Nothing in the section compels the use or avoidance of particular words in public as long as they are not used in their most “extreme manifestation” with the intention of promoting the “level of abhorrence, delegitimization and rejection” that produces feelings of hatred against identifiable groups.

Read that again and ask yourself who is to decide: the speaker or the victimized? If someone demands to be called “zhe” and the speaker fails to comply, the result can be the very complaint we get daily from aggrieved parties that this failure to say the right words amounts to delegitimizing and rejecting the chosen identity of the listener. The burden of proving otherwise belongs to the speaker.

It is not even a stretch at all to see this particular non-discrimination law, as stated, is a direct attack on free speech. Even the Bar Association’s rebuttal makes the point!

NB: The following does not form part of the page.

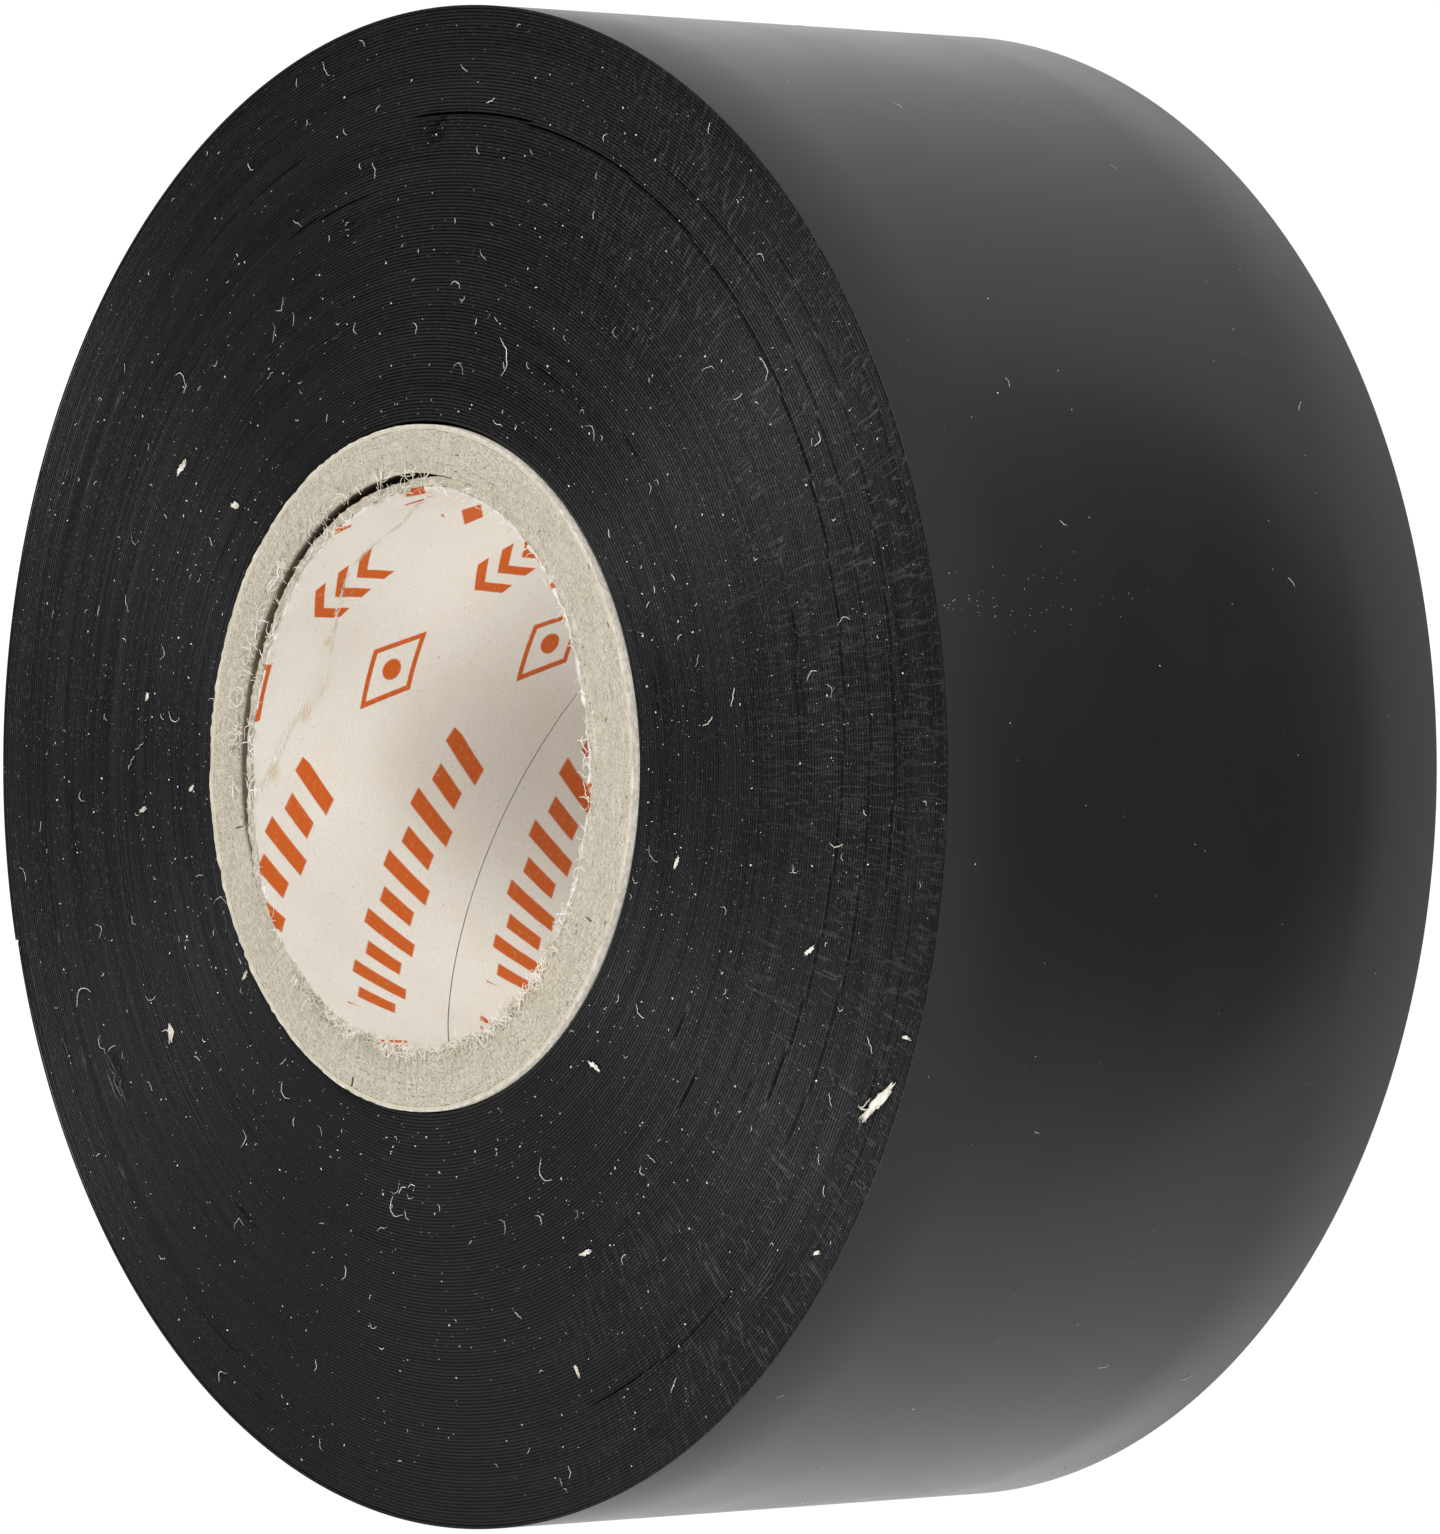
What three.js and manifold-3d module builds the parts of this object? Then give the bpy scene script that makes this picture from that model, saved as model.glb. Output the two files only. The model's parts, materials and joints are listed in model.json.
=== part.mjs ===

Peterson is not only correct here; he is discerning and courageous to see it, call it out, and stand up to it. He essentially said that it is not up to the state to discern his motivations for what he is says much less threaten him to say this instead of that. This is a direct attack on human rights.

The Court’s Decision

As much as I do not want to admit it, it would be precisely right for the court to decide that Trump’s campaign statements should have no bearing on the legality or illegality of his executive order. It is not up to the courts to assess the motivations for what we do, much less to evaluate the inner workings of our minds and hearts, not even the president’s. The law should deal only with what can actually be known: what we do. Oddly, a court decision in favor of the executive order puts President Trump in the position of being the only citizen in the Western world whose statements and motivations will not be so evaluated.